Mainz (EDFZ) & Egelsbach (EDFE), Germany

IMHO the root cause was that she had been assigned RWY 35 with a 10G20 nearly direct crosswind out of very non-standard approaches, when other options were clearly available. At least after the first missed approach on RWY 35 it should have been apparent to the controller that this was beyond her skills, but her professional radio work obviously made him believe he would be doing her a favor by trying to fit her into the flow with minimum delay rather than sending her the long way round. Certainly flow planning by the controller was bad to begin with, however.
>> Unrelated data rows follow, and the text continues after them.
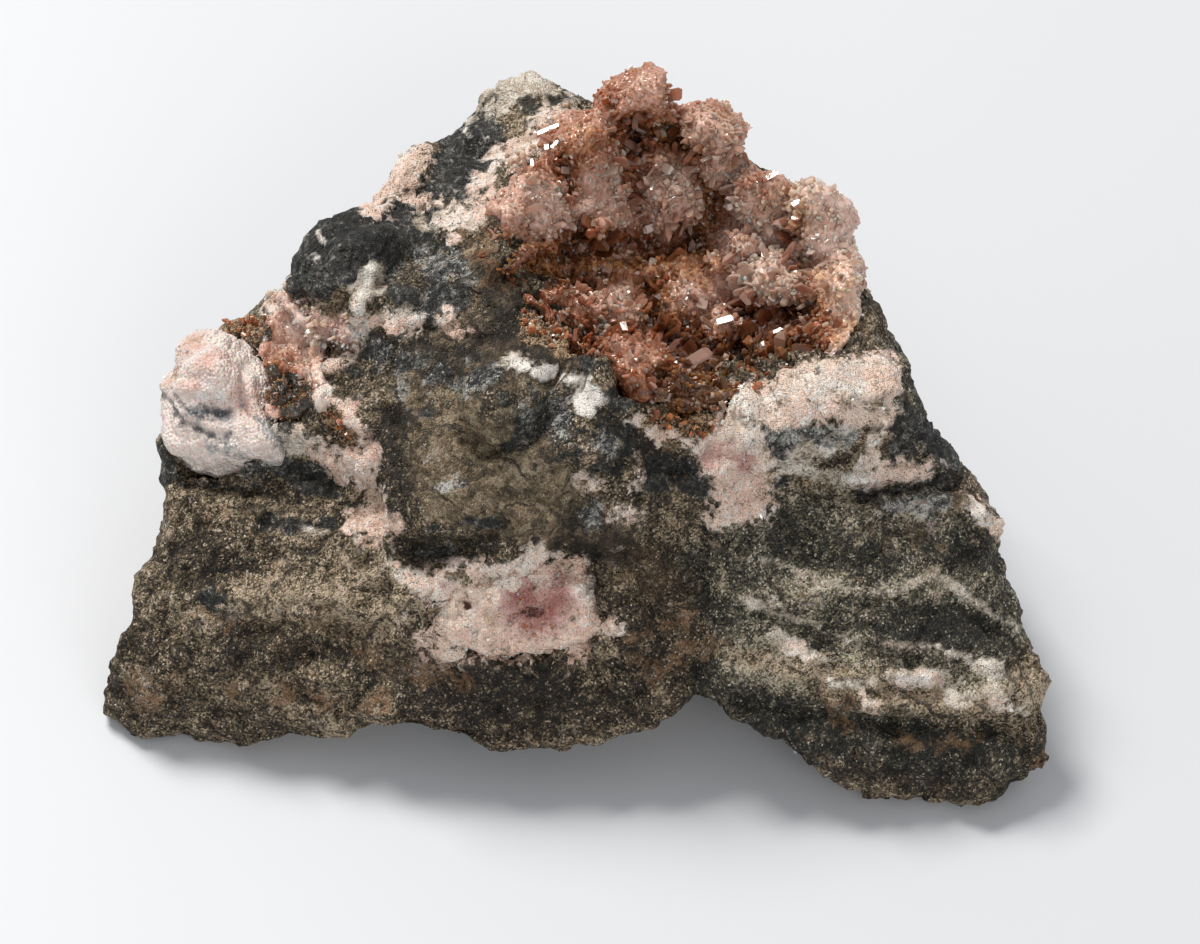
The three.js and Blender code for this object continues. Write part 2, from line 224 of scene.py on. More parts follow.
CREAM = [
    (1.7, (-8.8, 31.8), (-6.8, 32.8), (-4.8, 33)),
    (0.7, (-11.6, 30.2), (-10, 31.4)),
    (0.7, (-3.6, 30.4), (-2.6, 31.6)),
    (0.5, (14.9, -13.8), (16.4, -15), (18.6, -16)),
    (0.5, (25, -17.5), (28.4, -17.3)), (0.45, (22.2, -19.2), (23.2, -19.5)),
    (0.4, (31.4, -16.2), (33.6, -16.4)), (0.5, (33.4, -18.6), (35.8, -20.2)),
    (0.35, (29.6, -19), (31.6, -19.4)), (0.45, (19.4, -17.4), (21, -18.2), (23, -18)),
    (0.6, (-12.6, -14), (-14.8, -13.8)),
    (0.7, (-15.4, -9.4), (-18, -7.6)),
    (0.7, (-24.6, 10), (-23.7, 7.6), (-23.4, 6.2)),
    (0.5, (-20.2, 14.6), (-20.4, 13.8), (-20.8, 11)),
    (0.5, (-19.4, 13), (-16, 13.2)),
    (0.35, (-7.4, 9.4), (-4.6, 8.4), (-0.8, 7)),
    (0.9, (-27, 3), (-25.6, 2.6)), (0.95, (-19.9, 15.6), (-20.4, 13.8), (-20.7, 11.8)),
    (0.6, (-19.3, 17), (-19.9, 15.6)), (1.0, (-13.2, 21.2), (-10.4, 21.4)), (0.5, (-15.2, 20.9), (-14, 20.7)),
    (0.5, (-18.4, 13), (-16, 12.6)), (0.5, (15.4, 0.2), (20.6, -0.4)), (0.5, (17, 1.6), (19.4, 1.4)),
]
# Thin cream veins in the rock.
VEINS = [
    (0.2, (14, -7.4), (17, -8.5), (20, -9.6), (23, -10.5), (25, -10), (27, -9.5)),
    (0.4, (16.8, -8.2), (19.6, -9.4)), (0.45, (25.8, -9.5), (27.4, -9.1)),
    (0.26, (28.4, -8.4), (30.4, -10.3), (33, -11.8), (35.6, -13.3)),
    (0.2, (12, -10.8), (15, -12), (18, -13), (21.6, -14.8)),
    (0.26, (24, -14.4), (28, -14.8), (31, -15.6)), (0.2, (14.4, -10.6), (16, -11.8)),
    (0.24, (-17.8, -6), (-17.2, -8.4), (-14.6, -9.8)), (0.2, (-25.6, -4.6), (-23.6, -5.2)),
]
# Chalky white streaks and spots.
WHITE = [
    (0.2, (-7.8, 9.5), (-6.6, 9)), (0.45, (-6.6, 9), (-4.6, 8.4), (-2.4, 7.6), (-0.6, 7)),
    (0.8, (-1.3, 6.4), (-1, 5.6)), (0.3, (-0.4, 6.6), (0.4, 6.1)), (0.25, (-19.2, 17.4), (-20, 15.4)),
    (0.6, (-20.3, 13.8), (-20.8, 11.6)), (0.3, (17, 4), (18, 4.2)), (0.3, (20, 3.4), (21.5, 3.8)),
    (0.25, (18.4, 2), (19.6, 1.8)), (0.3, (25.6, -17.7), (27.4, -17.4)), (0.35, (-23.6, 9.4), (-23.4, 7)),
    (0.3, (11.8, 5.6), (16, 6.8), (22, 7.4)), (0.4, (20.8, -0.2), (22.6, -0.6)),
    (0.35, (32, -3.6), (33, -4.4)),
    (0.3, (-15, 20.9), (-14.2, 20.7)), (0.2, (-23.8, 20.2), (-23.4, 19.4)), (0.25, (-11.4, 29), (-11, 28.8)),
    (0.2, (-10, 28.8), (-9.8, 28.6)), (0.25, (-24.2, 18.4), (-24, 18.2)),
]
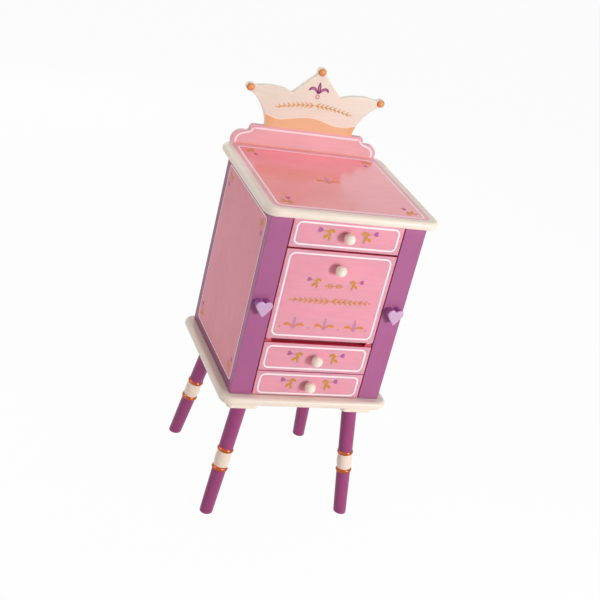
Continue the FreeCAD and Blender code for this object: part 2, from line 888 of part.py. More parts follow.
def side_hinge_leaves(side, on_door):
    """Leaves of one side door's hinges; the door has the middle knuckle."""
    x, y = side_pivot(side)
    third = hinge_height / 3
    way = side if on_door else -side
    width = hinge_door_leaf_width if on_door else hinge_fixed_leaf_width
    clear = hinge_barrel_radius + hinge_side_gap
    leaves = []
    half_gap = hinge_side_gap / 2
    for z in hinge_bottoms():
        if on_door:
            spans = [(z + third + half_gap, z + 2 * third - half_gap)]
        else:
            spans = [(z, z + third - half_gap), (z + 2 * third + half_gap, z + hinge_height)]
        leaf = box(x + way * clear, x + way * (clear + width), back_y, back_y + hinge_plate,
                   z, z + hinge_height)
        for z0, z1 in spans:
            leaf = leaf.fuse(rod(hinge_barrel_radius, V(x, y, z0), V(x, y, z1)))
            leaf = leaf.fuse(box(x, x + way * clear, back_y + hinge_side_gap, back_y + hinge_plate, z0, z1))
        leaf = leaf.removeSplitter()
        hole = rod(hinge_pin_radius + pin_clearance, V(x, y, z), V(x, y, z + hinge_height))
        leaves.append(leaf.cut(hole))
    return leaves


def hinge_fixed_leaves():
    return Part.makeCompound(side_hinge_leaves(-1, False) + side_hinge_leaves(1, False))


def hinge_pins():
    pins = []
    for side in (-1, 1):
        x, y = side_pivot(side)
        for z in hinge_bottoms():
            pins.append(rod(hinge_pin_radius, V(x, y, z), V(x, y, z + hinge_height)))
    return Part.makeCompound(pins)


def hook_rail_middle():
    """Middle height of the hook rails, and their span along the wall."""
    z = body_top - hook_rail_drop
    y_middle = (wall_front_y + inner_back_y) / 2
    return z, y_middle - hook_rail_length / 2, y_middle + hook_rail_length / 2


def hook_rails():
    z, y0, y1 = hook_rail_middle()
    rails = []
    for side in (-1, 1):
        rail = box(side * wall_outer_x, side * (wall_outer_x + hook_rail_thickness), y0, y1,
                   z - hook_rail_height / 2, z + hook_rail_height / 2)
        for root in hook_roots(side):
            inward = V(-side * hook_root_depth, 0, 0)
            rail = rail.cut(rod(hook_wire_radius, root, root + inward))
        rails.append(rail)
    return Part.makeCompound(rails)


def hook_roots(side):
    """Where the hooks leave the rail's face."""
    z, y0, y1 = hook_rail_middle()
    pitch = (y1 - y0) / hook_count
    x = side * (wall_outer_x + hook_rail_thickness)
    return [V(x, y0 + pitch * (step + 0.5), z) for step in range(hook_count)]


def necklace_hooks():
    """Bent wire hooks: out of the rail, round a bend and up."""
    hooks = []
    for side in (-1, 1):
        for root in hook_roots(side):
            start = root + V(-side * hook_root_depth, 0, 0)
            bend_start = root + V(side * (hook_reach - hook_bend_radius), 0, 0)
            bend_middle = bend_start + V(side * hook_bend_radius * math.sin(math.pi / 4), 0,
                                         hook_bend_radius * (1 - math.cos(math.pi / 4)))
            bend_end = bend_start + V(side * hook_bend_radius, 0, hook_bend_radius)
            tip = bend_end + V(0, 0, hook_rise - hook_bend_radius)
            path = Part.Wire([
                line(start, bend_start),
                arc(bend_start, bend_middle, bend_end),
                line(bend_end, tip),
            ])
            section = Part.Wire([Part.makeCircle(hook_wire_radius, start, V(1, 0, 0))])
            hooks.append(path.makePipeShell([section], True, False))
    return Part.makeCompound(hooks)


def build():
    """Every node of the cabinet, by name."""
    nodes = {
        "base_board": base_board(),
        "top_board": top_board(),
        "leg_blocks": leg_blocks(),
        "leg_bolts": Part.makeCompound([leg_bolt(foot, 0) for foot in leg_lines()]),
        "back_panel": back_panel(),
        "upper_shelf": shelf(upper_shelf_bottom, upper_shelf_top, wall_front_y),
        "compartment_shelf": compartment_shelf(),
        "drawer_runners": drawer_runners(),
        "top_battens": top_battens(),
        "carcass_screws": carcass_screws(),
        "gallery_crown": gallery_crown(),
        "gallery_screws": gallery_screws(),
        "crown_buttons": crown_buttons(),
        "magnet_catches": magnet_catches(),
        "hook_rails": hook_rails(),
        "necklace_hooks": necklace_hooks(),
        "hinge_fixed_leaves": hinge_fixed_leaves(),
        "hinge_pins": hinge_pins(),
        "shelf_hinge_leaves": flap_leaf(False),
        "shelf_hinge_pins": flap_pins(),
        "drop_door": front_board(door_bottom, door_top, door_knob_height),
        "drop_door_knob": ball_knob(door_knob_height),
        "drop_door_screw": knob_screw(door_knob_height),
        "drop_door_hinge_leaves": flap_leaf(True),
        "drop_door_strike_plate": door_strike_plate(),
    }
    leg_names = ("leg_front_left", "leg_front_right", "leg_back_left", "leg_back_right")
    for name, foot in zip(leg_names, leg_lines()):
        nodes[name] = leg(foot)
    drawers = {
        "drawer_1": (drawer_1_bottom, drawer_1_height, drawer_1_box_bottom, drawer_1_box_height),
        "drawer_2": (drawer_2_bottom, drawer_2_height, drawer_2_box_bottom, drawer_2_box_height),
        "drawer_3": (drawer_3_bottom, drawer_3_height, drawer_3_box_bottom, drawer_3_box_height),
    }
    for name, sizes in drawers.items():
        nodes.update(drawer(name, *sizes))
    for name, side in (("left", -1), ("right", 1)):
        nodes[name + "_inner_wall"] = inner_wall(side)
        nodes[name + "_stile"] = stile(side)
        nodes[name + "_side_panel"] = side_panel(side)
        nodes[name + "_heart_knob"] = heart_knob(side)
        nodes[name + "_strike_plate"] = side_strike_plate(side)
        nodes[name + "_hinge_leaves"] = Part.makeCompound(side_hinge_leaves(side, True))
    return nodes


os.makedirs("parts", exist_ok=True)
for node_name, node_shape in build().items():
    node_shape.exportStep(os.path.join("parts", node_name + ".step"))
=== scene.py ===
import math

import bmesh
import bpy
from mathutils import Matrix, Vector
from mathutils.geometry import tessellate_polygon


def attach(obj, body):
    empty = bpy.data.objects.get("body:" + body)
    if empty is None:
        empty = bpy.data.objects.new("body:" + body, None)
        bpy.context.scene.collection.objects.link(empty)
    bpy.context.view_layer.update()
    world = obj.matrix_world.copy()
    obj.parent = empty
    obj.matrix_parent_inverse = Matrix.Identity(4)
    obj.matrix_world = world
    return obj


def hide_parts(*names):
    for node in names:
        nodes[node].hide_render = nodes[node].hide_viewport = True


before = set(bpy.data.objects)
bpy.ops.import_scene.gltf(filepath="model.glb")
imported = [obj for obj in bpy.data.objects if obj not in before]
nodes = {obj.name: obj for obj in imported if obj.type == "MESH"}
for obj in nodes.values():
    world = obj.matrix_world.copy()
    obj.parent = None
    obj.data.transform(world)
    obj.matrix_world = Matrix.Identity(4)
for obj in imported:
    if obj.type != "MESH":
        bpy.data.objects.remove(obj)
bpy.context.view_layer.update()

scene = bpy.context.scene
scene.view_settings.view_transform = "Standard"
MM = 0.001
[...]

I am not under the impression that „overload“ is what ATC should be blamed for here. While the phraseology was highly non-standard, she did a good job understanding and following the instructions and the controller’s voice was calm and reassuring. Rather this was a fatal combination of ATC wanting to get the airplane down as quickly as possible and a pilot not being assertive enough when decisionmaking shifts from cockpit to TWR.

Friedrichshafen EDNY

tschnell wrote:

IMHO the root cause was that she had been assigned RWY 35 with a 10G20 nearly direct crosswind out of very non-standard approaches, when other options were clearly available. At least after the first missed approach on RWY 35 it should have been apparent to the controller that this was beyond her skills, but her professional radio work obviously made him believe he would be doing her a favor by trying to fit her into the flow with minimum delay rather than sending her the long way round. Certainly flow planning by the controller was bad to begin with, however.

I disagree. She lost control of the plane which is not excusable. Yes ATC were all over the place and behaved very badly, but you fly your plane. She should have been more assertive.